I’m in America. Where dog eats dog, it’s every man for himself, and kids actually ‘owe’ their parents money. I come from a completely different culture, where my strength and courage are shown through my consideration of my parents trials during their lifetime. Come out? Come out? Homosexuality is ILLEGAL in Nigeria. If I did, I would be thrown in jail, where I would most likely be killed by other inmates. And if nothing happened to me, my parents would be ostracized, criticized, and disgraced their old age. Why on earth would I come out to my parents? How selfish! My parents went bankrupt to send me here to school, they barely make ends meet, and I should repay them by being ‘out and proud’? Ugh! How selfish!

I understand that it’s real easy to stay ignorant about the social climate of the rest of the world in this country (since it’s really so big and it’s a keystone in the global economy), but the gall of it; the arrogance of it all, like there is ‘one’ queer experience in this ENTIRE universe, just really pisses me off. That, someone would get offended that I don’t jump at the idea of a ‘gender workbook’ when the illiteracy rate of Nigerian youth (included closeted queers who MAY benefit from such material) is over 70%. I mean, really. It just pisses me off so much, that in your most vulnerable, open moments, when you think you’re finally connecting with people who share ‘some’ of your experience in this country, you can get a reaction like that; the kind that reminds you that you’re still a ‘foreigner’ and people have to read books to understand you.

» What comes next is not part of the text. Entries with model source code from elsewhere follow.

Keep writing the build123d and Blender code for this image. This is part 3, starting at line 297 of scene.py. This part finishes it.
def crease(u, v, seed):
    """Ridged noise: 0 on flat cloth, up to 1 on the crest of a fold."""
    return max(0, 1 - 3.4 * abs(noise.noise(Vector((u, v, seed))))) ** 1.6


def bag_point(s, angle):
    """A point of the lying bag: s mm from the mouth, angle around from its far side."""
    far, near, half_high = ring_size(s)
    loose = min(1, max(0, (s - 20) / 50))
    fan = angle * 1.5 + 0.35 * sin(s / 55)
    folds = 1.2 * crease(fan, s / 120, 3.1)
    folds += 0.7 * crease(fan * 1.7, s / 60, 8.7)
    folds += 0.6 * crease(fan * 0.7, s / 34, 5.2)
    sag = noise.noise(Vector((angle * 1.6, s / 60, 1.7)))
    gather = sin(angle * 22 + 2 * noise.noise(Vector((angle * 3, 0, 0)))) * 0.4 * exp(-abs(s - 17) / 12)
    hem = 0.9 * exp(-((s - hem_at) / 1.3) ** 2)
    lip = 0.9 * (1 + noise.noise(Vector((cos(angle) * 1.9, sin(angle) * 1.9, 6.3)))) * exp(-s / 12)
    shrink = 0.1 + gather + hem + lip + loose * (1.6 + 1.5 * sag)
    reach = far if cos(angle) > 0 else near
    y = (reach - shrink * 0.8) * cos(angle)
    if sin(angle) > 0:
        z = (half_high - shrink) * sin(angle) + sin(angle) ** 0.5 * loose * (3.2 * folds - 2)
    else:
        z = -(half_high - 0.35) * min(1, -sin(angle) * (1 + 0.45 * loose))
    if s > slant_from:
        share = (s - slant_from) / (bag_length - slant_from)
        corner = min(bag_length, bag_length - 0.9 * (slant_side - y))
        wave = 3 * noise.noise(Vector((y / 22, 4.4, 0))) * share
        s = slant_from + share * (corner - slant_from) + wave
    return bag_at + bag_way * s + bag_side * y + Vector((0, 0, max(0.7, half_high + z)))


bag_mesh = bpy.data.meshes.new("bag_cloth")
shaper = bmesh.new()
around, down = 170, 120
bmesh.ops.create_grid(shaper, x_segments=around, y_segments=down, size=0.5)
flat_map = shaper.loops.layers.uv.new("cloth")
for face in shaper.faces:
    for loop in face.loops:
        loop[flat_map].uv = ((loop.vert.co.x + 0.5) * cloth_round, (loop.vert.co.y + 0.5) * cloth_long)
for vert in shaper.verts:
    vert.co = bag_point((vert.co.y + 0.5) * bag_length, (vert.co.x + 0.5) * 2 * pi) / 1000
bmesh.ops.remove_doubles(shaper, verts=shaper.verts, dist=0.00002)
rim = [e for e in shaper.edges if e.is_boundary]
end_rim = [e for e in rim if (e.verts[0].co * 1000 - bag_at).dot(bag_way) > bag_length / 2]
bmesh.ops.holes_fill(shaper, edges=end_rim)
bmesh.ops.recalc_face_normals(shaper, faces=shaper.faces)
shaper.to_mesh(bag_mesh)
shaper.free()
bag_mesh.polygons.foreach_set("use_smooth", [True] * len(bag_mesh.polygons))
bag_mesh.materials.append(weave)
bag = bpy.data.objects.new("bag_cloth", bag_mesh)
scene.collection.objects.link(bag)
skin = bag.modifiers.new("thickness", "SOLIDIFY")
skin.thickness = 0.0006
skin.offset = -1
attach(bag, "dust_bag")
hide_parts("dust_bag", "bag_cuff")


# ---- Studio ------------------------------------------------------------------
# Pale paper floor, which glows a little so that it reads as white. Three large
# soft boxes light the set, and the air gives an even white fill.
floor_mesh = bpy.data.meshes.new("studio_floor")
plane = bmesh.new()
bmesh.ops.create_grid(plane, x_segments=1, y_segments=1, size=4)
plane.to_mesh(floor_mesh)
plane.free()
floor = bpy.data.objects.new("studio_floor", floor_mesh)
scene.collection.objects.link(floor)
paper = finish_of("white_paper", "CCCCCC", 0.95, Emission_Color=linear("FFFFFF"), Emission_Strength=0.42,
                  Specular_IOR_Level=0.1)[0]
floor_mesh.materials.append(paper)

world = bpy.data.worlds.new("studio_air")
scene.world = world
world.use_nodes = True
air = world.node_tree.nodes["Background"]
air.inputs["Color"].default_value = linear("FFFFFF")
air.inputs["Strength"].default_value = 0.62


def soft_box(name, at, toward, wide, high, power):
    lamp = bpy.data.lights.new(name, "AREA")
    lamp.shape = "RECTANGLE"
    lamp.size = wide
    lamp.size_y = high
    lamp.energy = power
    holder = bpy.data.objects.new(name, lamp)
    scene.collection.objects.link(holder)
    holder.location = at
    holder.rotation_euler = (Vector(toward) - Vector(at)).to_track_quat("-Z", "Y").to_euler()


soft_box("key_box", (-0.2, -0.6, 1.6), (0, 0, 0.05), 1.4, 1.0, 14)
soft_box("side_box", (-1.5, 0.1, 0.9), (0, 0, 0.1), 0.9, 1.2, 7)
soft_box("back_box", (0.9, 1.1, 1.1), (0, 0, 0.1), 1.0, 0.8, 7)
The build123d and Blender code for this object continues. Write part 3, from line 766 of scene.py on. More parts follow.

Sometimes I wonder what I’m doing, organizing for “queer women of color”, American queers. I’ve seen TWO Africans at my QWOC+ events, which means I’m not doing a good job of seeking out African immigrants, who don’t have the privilege (and burden) of navigating the bi-cultural experience. I need to bring my idealist passions closer to home in order to truly see myself as a part of the bigger picture. And I need to be a part of the bigger picture in order to do any work that matters.